┌─ STORED DATA

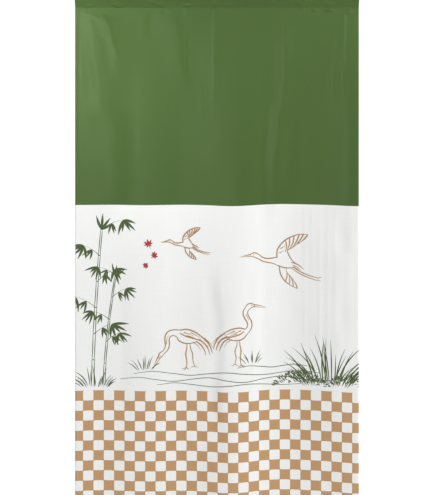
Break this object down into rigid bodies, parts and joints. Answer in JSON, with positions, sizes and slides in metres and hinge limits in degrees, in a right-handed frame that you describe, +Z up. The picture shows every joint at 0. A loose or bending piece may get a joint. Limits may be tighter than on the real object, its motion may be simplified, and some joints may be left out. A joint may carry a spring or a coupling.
{
  "type": "noren curtain",
  "caption": "Long one-piece noren door curtain: green head, white middle, tan and white checked foot, with a sewn rod pocket along the top.",
  "frame": {"origin": "middle of the pocket's top edge, straight above the line where a rod's centre would run", "axes": "+X along the rod to the curtain's right as seen from the front, -Y towards the viewer at the front, +Z up; the cloth hangs down along -Z"},
  "size_m": [0.8502, 0.0245, 1.5041],
  "materials": {
    "green_cloth": "matt dyed plain weave, leaf green",
    "printed_cloth": "matt printed plain weave: green head, off-white middle, tan and white checks at the foot"
  },
  "bodies": {
    "root": {"rod_pocket": "green_cloth", "curtain_cloth": "printed_cloth"}
  },
  "joints": []
}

└─

TASK TO COMPLETE: Please output the complete data exactly.

FINAL RESULT:
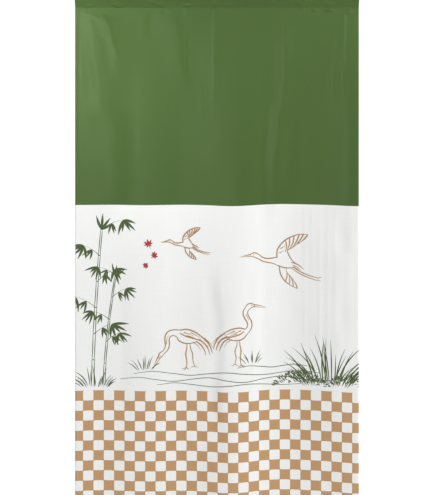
Break this object down into rigid bodies, parts and joints. Answer in JSON, with positions, sizes and slides in metres and hinge limits in degrees, in a right-handed frame that you describe, +Z up. The picture shows every joint at 0. A loose or bending piece may get a joint. Limits may be tighter than on the real object, its motion may be simplified, and some joints may be left out. A joint may carry a spring or a coupling.
{
  "type": "noren curtain",
  "caption": "Long one-piece noren door curtain: green head, white middle, tan and white checked foot, with a sewn rod pocket along the top.",
  "frame": {"origin": "middle of the pocket's top edge, straight above the line where a rod's centre would run", "axes": "+X along the rod to the curtain's right as seen from the front, -Y towards the viewer at the front, +Z up; the cloth hangs down along -Z"},
  "size_m": [0.8502, 0.0245, 1.5041],
  "materials": {
    "green_cloth": "matt dyed plain weave, leaf green",
    "printed_cloth": "matt printed plain weave: green head, off-white middle, tan and white checks at the foot"
  },
  "bodies": {
    "root": {"rod_pocket": "green_cloth", "curtain_cloth": "printed_cloth"}
  },
  "joints": []
}